I was endlessly fascinated by this in November. Watching Kansas play with two guards, two wings, and a big man felt similar to how I imagine early listeners experienced Dylan’s first experiments with the electric guitar. It initially seemed like a sell-out, but ultimately I grew to like it.

Self’s plan to play small some of the time became a plan to play small virtually all of the time when several things happened. First, Self realized that things would work because his talented 6’8 freshman Josh Jackson turns out to be the kind of tough and hyper-competitive kid who doesn’t mind going to the glass or mixing things up with much beefier players.

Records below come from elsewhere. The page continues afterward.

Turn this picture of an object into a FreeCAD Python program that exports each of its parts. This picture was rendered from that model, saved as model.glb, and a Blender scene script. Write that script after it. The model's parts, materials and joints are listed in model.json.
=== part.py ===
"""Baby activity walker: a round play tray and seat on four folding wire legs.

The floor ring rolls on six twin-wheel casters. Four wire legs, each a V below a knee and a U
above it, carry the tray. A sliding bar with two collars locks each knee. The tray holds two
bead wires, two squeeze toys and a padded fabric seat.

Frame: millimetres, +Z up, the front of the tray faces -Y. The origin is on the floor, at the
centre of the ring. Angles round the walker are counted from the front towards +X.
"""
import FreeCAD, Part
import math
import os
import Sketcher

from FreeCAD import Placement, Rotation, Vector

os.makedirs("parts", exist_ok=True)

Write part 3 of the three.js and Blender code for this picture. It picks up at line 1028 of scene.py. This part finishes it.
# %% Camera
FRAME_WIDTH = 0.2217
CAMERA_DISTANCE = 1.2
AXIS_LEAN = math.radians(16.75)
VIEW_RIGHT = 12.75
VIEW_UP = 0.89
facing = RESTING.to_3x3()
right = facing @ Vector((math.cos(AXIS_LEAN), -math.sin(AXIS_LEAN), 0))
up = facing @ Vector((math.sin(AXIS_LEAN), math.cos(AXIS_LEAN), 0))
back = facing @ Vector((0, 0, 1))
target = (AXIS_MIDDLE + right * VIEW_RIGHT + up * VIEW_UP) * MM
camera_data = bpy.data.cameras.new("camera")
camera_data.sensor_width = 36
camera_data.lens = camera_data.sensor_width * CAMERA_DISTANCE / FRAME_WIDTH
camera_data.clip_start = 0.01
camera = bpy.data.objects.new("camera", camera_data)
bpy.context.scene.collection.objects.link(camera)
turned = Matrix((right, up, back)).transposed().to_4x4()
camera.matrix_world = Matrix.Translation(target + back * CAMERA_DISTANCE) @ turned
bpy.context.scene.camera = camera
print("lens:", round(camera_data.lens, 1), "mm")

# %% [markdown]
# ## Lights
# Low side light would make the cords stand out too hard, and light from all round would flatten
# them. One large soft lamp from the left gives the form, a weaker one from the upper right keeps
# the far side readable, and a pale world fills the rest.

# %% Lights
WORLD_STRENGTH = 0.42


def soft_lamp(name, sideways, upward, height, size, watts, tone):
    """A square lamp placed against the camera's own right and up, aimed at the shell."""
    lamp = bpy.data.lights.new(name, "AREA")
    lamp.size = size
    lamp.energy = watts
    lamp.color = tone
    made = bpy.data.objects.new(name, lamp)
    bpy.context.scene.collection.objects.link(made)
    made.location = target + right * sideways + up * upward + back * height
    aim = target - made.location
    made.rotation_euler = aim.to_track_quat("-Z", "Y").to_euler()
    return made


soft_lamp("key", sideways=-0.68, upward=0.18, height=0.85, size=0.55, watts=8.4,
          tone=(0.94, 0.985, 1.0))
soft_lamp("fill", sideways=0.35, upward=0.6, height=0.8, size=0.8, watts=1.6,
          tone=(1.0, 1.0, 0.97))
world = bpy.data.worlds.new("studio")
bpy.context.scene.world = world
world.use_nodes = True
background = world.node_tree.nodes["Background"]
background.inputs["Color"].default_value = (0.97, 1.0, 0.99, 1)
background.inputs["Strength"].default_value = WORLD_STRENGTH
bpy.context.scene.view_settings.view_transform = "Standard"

Second, Self had to find a way to get playing time for dynamic wings like Svi Mykhailiuk and Lagerald Vick. Mykhailiuk is a very young junior who is having the breakout season that everyone has been predicting for a while. Meanwhile Vick -- a sophomore — is a perfect example of the clear advantage Kansas has over everyone else in the league. He is a gifted shooter and finisher with a solid pedigree coming out of high school who couldn’t find his way onto the floor a year ago — not because he wasn’t good enough, but because everyone in front of him was better.

Finally, the decision to play small pretty much full time was forced on Self when his third big man, freshman McDonald’s All-American Udoka Azubuike, went down with a season ending injury in December. Again, this is Kansas’ advantage. High school All-Americans come off the bench and one is lost to injury without the team missing a beat. Life is just different at the basketball blue bloods when compared with everyone else.

It has been fascinating to watch. Spreading the floor with dangerous shooters has created openings for Frank Mason that have never been there before. Mason will soon be named Big 12 and probably national player of the year as a result. He and his dangerous teammate Devonte' Graham are in the running for college basketball’s best backcourt duo (I think Jalen Brunson and Josh Hart may edge them slightly, but the gap is small).

Everything is flourishing offensively for Kansas. Blonde on Blonde is a terrific album. Trying new things can be good.

This is the juggernaut that the young Longhorns will face this Saturday. The game tips off at 5 PM CST, and airs on ESPN.